На подходе к Ланцкороне к Суворову, имевшему 1600 человек, присоединился 2-тысячный корпус Древица. Получив подкрепление, Суворов сразу же двинулся на конфедератов. В свою очередь Дюмурье, стянувший к Тынцу около 4 тысяч кавалеристов и 200 французских егерей, требовал к себе К. Пулавского, но тот спокойно отвечал, что не желает подчиняться иностранцу и будет вести войну самостоятельно.

Дюмурье расположил войска на высотах, покрытых на скатах кустарником. Левым флангом конфедераты упирались в Ланцкорону, центр и правый фланг прикрывались рощами, в которых засели егеря. Дюмурье спокойно ожидал появления русских, имея превосходство в силах и выгодную позицию.

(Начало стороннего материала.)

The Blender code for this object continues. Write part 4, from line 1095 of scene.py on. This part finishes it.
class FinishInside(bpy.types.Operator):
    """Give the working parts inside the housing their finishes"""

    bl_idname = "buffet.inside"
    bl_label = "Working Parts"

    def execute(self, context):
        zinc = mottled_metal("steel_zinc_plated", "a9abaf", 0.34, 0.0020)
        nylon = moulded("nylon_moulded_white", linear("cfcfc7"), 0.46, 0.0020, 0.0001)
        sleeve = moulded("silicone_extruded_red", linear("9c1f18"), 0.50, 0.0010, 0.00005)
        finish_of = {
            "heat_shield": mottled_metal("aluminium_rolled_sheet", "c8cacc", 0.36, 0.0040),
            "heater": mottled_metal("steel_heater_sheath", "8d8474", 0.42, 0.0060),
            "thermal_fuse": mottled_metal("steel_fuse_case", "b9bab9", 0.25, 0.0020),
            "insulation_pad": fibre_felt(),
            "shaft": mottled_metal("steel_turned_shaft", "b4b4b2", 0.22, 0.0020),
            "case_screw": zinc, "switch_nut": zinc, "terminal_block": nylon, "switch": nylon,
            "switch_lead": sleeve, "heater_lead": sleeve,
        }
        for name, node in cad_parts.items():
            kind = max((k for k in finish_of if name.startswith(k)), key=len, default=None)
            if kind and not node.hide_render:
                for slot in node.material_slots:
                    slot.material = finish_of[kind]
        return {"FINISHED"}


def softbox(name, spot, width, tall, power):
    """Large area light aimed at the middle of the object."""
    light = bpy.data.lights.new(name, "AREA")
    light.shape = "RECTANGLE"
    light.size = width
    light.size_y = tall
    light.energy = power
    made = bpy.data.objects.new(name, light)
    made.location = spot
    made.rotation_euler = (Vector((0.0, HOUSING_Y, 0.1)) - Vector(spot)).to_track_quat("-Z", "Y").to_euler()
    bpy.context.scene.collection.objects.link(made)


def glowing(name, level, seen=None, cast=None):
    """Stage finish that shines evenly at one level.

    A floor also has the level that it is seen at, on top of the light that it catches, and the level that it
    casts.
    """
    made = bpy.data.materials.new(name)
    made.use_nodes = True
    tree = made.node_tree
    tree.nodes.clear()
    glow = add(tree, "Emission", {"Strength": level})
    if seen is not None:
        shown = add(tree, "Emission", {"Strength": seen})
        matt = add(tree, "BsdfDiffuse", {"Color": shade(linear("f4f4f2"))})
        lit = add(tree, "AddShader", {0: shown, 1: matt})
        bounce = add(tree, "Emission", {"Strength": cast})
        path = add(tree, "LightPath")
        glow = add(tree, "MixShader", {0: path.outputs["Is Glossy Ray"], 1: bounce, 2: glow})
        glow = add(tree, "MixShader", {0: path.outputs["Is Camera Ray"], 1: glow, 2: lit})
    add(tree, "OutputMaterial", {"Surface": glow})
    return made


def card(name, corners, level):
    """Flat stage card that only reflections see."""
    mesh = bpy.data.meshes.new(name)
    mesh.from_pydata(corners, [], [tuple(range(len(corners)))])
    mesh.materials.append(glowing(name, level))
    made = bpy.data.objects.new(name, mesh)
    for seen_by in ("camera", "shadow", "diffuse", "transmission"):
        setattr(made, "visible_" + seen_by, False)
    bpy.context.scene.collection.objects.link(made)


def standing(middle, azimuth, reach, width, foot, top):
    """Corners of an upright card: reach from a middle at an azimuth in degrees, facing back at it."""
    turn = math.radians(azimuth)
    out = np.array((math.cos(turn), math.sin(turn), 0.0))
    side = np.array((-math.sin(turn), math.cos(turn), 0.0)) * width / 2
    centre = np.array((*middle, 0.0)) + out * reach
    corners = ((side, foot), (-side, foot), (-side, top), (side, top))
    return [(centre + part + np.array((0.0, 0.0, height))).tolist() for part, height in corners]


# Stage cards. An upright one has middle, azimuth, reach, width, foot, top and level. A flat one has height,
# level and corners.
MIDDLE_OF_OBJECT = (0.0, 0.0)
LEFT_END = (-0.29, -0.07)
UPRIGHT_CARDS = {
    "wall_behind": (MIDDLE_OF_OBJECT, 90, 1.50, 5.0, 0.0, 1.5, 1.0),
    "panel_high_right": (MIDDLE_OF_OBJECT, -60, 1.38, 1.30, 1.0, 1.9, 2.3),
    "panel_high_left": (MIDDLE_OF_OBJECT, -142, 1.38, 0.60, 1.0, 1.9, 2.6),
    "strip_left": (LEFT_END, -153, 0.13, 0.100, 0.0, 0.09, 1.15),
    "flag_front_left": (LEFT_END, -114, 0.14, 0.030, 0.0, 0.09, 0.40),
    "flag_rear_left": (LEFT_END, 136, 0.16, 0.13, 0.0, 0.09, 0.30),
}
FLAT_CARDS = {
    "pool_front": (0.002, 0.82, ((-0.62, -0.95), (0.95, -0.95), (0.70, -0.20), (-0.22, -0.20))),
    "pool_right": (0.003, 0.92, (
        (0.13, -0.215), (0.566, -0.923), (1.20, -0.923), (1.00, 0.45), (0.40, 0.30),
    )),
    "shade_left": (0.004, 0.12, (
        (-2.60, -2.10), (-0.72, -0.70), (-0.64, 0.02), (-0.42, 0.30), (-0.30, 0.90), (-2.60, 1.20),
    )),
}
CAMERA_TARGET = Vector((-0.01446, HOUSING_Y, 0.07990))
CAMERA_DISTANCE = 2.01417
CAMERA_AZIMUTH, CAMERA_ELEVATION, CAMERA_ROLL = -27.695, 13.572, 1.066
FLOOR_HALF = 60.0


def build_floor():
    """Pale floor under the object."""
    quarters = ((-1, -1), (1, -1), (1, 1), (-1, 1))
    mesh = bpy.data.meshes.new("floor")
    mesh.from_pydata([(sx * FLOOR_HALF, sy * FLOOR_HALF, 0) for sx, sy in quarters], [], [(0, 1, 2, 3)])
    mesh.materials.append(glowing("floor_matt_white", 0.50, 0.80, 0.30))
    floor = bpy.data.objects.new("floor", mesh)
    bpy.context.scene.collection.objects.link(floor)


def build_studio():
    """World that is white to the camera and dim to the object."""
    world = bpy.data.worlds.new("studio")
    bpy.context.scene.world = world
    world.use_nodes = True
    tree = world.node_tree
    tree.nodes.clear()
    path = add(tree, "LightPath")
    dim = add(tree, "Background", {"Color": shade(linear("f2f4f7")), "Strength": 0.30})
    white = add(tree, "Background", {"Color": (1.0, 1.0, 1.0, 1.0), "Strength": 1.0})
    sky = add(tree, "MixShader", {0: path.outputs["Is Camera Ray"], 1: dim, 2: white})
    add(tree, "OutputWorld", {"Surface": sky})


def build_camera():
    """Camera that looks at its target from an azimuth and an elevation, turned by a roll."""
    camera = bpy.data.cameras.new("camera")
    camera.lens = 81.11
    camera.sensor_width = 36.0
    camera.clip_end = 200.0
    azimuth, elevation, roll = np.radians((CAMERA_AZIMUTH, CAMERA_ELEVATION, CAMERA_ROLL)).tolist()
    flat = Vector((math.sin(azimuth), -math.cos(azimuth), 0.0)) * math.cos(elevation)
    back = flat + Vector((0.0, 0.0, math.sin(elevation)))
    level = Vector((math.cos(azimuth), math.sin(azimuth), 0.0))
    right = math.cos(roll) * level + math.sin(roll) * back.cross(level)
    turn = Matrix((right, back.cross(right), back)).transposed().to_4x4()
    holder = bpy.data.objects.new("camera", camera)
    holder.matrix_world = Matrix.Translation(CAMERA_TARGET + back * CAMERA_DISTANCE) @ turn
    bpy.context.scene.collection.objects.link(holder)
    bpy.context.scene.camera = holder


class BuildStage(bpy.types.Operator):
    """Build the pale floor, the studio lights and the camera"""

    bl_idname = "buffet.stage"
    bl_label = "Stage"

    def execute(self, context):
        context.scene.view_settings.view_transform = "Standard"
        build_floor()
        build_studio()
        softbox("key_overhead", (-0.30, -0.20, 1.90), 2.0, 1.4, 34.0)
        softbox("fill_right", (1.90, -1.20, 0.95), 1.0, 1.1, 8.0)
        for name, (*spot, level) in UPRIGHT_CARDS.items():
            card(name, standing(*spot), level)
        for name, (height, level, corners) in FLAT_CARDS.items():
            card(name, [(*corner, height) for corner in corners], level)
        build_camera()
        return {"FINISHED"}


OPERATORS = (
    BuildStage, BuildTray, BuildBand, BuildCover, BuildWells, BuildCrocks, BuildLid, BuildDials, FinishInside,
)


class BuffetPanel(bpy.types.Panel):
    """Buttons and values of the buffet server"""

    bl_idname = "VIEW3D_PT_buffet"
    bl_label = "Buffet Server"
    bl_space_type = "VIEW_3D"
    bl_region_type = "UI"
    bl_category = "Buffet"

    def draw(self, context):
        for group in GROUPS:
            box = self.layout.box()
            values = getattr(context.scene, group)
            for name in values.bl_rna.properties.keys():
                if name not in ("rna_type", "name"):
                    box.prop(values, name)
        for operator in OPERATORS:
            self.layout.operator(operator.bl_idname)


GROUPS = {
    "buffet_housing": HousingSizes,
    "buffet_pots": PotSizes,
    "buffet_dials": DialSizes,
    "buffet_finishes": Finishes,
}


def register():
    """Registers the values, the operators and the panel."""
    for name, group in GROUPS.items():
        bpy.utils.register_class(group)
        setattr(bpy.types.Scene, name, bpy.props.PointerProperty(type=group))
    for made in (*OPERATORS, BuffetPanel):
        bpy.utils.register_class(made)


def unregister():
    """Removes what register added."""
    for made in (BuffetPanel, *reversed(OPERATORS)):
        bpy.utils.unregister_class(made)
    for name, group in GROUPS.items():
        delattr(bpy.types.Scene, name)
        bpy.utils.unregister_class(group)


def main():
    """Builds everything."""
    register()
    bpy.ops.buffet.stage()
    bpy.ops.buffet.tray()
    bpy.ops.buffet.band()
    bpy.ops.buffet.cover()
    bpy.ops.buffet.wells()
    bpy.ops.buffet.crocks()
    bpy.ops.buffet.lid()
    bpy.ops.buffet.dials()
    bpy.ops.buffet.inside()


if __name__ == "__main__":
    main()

Суворов прибыл на поле боя вместе с авангардом и сразу дал приказ казакам атаковать центр до подхода главных сил. Видя, как казаки с гиканьем понеслись на высоты, Дюмурье решил, что русский военачальник сошел с ума, и запретил своим егерям стрелять до тех пор, пока казаки не поднимутся на гребни высот, чтобы Суворов не отложил безрассудную атаку.

Последующие события развивались столь стремительно, что Дюмурье так и не сообразил, где он допустил ошибку. Беспрепятственно обогнув рощи, казаки на высотах мигом сомкнулись в лаву и обрушились на центр и правый фланг конфедератов. Поляки сразу обратились в бегство. Сапега, командующий центром, пытался с саблей в руке остановить бегущих, и был убит ими. Командира правого фланга Оржевского зарубили казаки. Гусарский резерв Шюца тоже бежал.

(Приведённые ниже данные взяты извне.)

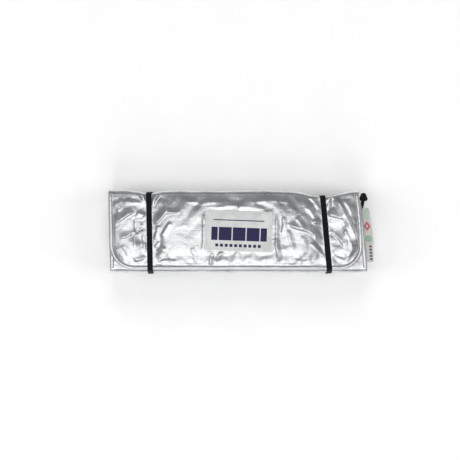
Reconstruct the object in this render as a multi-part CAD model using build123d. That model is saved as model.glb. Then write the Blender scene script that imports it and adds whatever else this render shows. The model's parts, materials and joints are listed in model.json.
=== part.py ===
from build123d import *
from math import cos, radians, sin
import os

# Foil-faced closed-cell foam pad, folded like a concertina into a small packet that two elastic
# bands hold shut. It lies on its back: +X runs along the packet, +Y towards the fold of the front
# flap, +Z out of the flap's face. The origin is the centre of the underside. All sizes are in mm.

# Driving dimensions
PANEL_COUNT = 7
FOLD_SPACING = 62.0        # from one fold line to the next
PAD_WIDTH = 213.5
FLAP_WIDTH = 210.5         # the last panel is cut a little narrower
FLAP_SHIFT = -1.5          # which leaves it flush with the others at the left-hand end
FREE_EDGE_REACH = 32.4     # from the packet's centre line to the bound free edges
CORNER_RADIUS = 21.0       # of the corners at both free edges
STACK_LEAN = 0.055         # how far the folded stack leans: sideways shift per mm towards +Y
PANEL_THICKNESS = 3.3
PANEL_GAP = 0.2
FOLD_CLEARANCE = 0.15      # from a panel's end to its fold line
SKIN = 0.2                 # woven foil laminate
TAPE = 0.3                 # binding tape folded around the raw edges
TAPE_WIDTH = 3.5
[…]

Подоспевшая русская пехота выбила из рощ французских егерей и расположилась на высотах. Контратака кавалеристов Миончинского была ею отбита, после чего бегство стало повальным. Только небольшие отряды Дюмурье и Валевского сохранили присутствие духа и отступили в порядке.

Все сражение продолжалось не более получаса. 500 конфедератов остались лежать на поле боя; потери русских были ничтожны.

Дюмурье через несколько недель после разгрома навсегда уехал во Францию. «Мурье,– доносил Суворов,– управясь делом и, не дождавшись еще карьерной атаки, откланялся по-французскому и сделал антрешат в Белу, на границу». Похода на Москву не получилось. Позже Дюмурье неуважительно отзывался о действиях Суворова в этом сражении, уверяя, что они неминуемо должны были привести русских к поражению, если бы поляки не бежали позорно после первых же выстрелов. Александр Васильевич держался иного мнения: считал, что поражение поляков «произошло от хитрых маневров французскою запутанностью, которою мы воспользовались; они хороши для красоты в реляциях». Дюмурье забыл одну очень важную вещь: даже если бы поляки не побежали от казаков, он все равно смог бы одержать победу только в том случае, если бы Суворов дал себя разбить. Главную ошибку в этом сражении допустил, все же, Дюмурье, не дав стрелять егерям – ядру своей армии. Суворов же немедленно воспользовался этой ошибкой, не слишком заботясь о соответствии своих действий понятиям французского командующего о принципах военного искусства. Поступи Дюмурье иначе, Суворов выбрал бы другое решение. «Неприятелю времени давать не должно, пользоваться сколько можно его наименьшею ошибкой и брать его всегда смело с слабейшей стороны; но надлежит, чтобы войска предводителя своего разумели» – таковы были его «правила», опровергнуть которые не смог ни один из его многочисленных противников.

Польские же офицеры уверяли, что Суворов и понятия не имеет о военном искусстве, и с комической серьезностью приводили примеры суворовской неуклюжести. Бывало займешь позицию, говорили они, ждешь русских с фронта, а он бросается на нас либо с тылу, либо во фланг. Мы разбегались более от страха и внезапности, нежели от поражения, с гордым видом заявляли они,– им казалось, что Суворов поступал так из презрения к их войскам. С этого времени о Суворове и начала распространяться слава, как о «диком» полководце, обязанном своим успехам лишь невероятному «военному счастью».

Лавры победы вместе с Суворовым разделял Древиц, и надо сказать, что Суворов, не колеблясь, воздал ему должное, отметив, что «полковник Древиц на сражении под Ланцкороной все дело сделал; он атаковал с искусством, мужеством и храбростью и весьма заслуживает императорской отличной милости и награждения». Справедливость, считал Александр Васильевич, необходимо входит в число добродетелей генерала. Так, когда К. Пулавский, зажатый между войсками Суворова и русскими крепостями, сумел ловким фланговым маневром прорваться к венгерской границе, избежав участи армии Дюмурье, Суворов с похвалой отозвался о его действиях и в знак уважения послал ему изящную фарфоровую табакерку.

На 17-е сутки после выступления Суворова из Люблина от грозного нашествия Дюмурье не осталось и следа. За это время Суворов прошел 700 верст, почти ежедневно имея стычки и сражения с неприятелем. Но он отводил от себя похвалы:

– Это еще ничего, римляне двигались шибче, прочтите Цезаря.

По возвращении в Люблин Суворов получил при указе императрицы от 19 августа знаки ордена св. Георгия Победоносца III класса.